Soutik Biswas | 14:15 UK time, Wednesday, 1 September 2010

Amitabh Bachchan

India's biggest superstar Amitabh Bachchan has set off a curious kerfuffle with his recent comments on the upcoming metro railway in Mumbai, where he lives. He has written in his popular blog that the elevated railway line would run close to his house in the upmarket neighbourhood of Juhu where he lives. This, he believes, would mean the end of his privacy.

A number of people appear to have taken umbrage to Mr Bachchan's seemingly innocuous comments. A senior minister said the government had to think in the public interest in matters related to the development of the city. Another politician and a former friend of Mr Bachchan echoed these sentiments. Some respondents have been downright trenchant. "I have a solution for you sir," tweeted a fan. "Throw away your cars and try to travel in local trains."

It all appears to be much ado about nothing. Here is what Mr Bachchan actually wrote in his blog:

There is general happiness from the commuters, for, the misery of crowded locals and the uncertainties of the three wheeler or the yellow black cab shall hopefully be greatly reduced. But here is the killer ..its going to roll over Prateeksha [the actor's house]!! Yesterday the authorities came over to check externally the structural condition of all houses that would get affected by the rail car moving in its proximity and they came into Prateeksha. So bye bye privacy and hello fellow traveller.
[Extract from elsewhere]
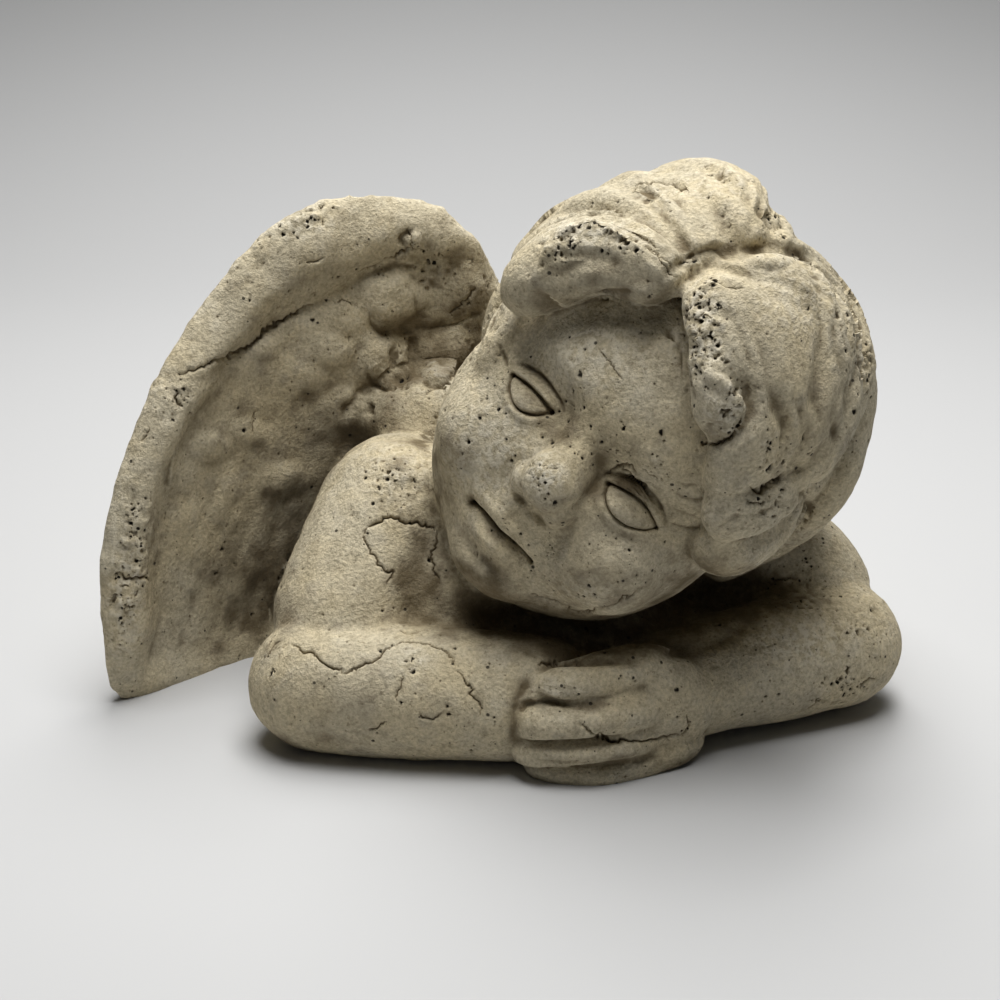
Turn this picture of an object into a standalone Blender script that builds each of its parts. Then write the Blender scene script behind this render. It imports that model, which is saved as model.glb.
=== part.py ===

Nowhere does he really rant against the railway. And doesn't he have the right to express his concern about his privacy in a movie-mad country where he is revered by millions of fans?

Many would say that Mr Bachchan may have inadvertently raised a key issue: Indians are almost never consulted on the building of infrastructure with a direct bearing on their lives. There is also the impression that the state tries to short-change its citizens - by buying land cheaply from farmers to build expressways and special economic zones or sell it to real estate developers.

At the same time, there is little evidence to show that Indian authorities have bent infrastructure building policy in cities to cater to the whims of celebrities. Many years ago, India's best known singer, Lata Mangeshkar, publicly protested against plans to build a flyover near her Mumbai home. I am told that her objections were overruled, but construction has been delayed due to some design tweaks.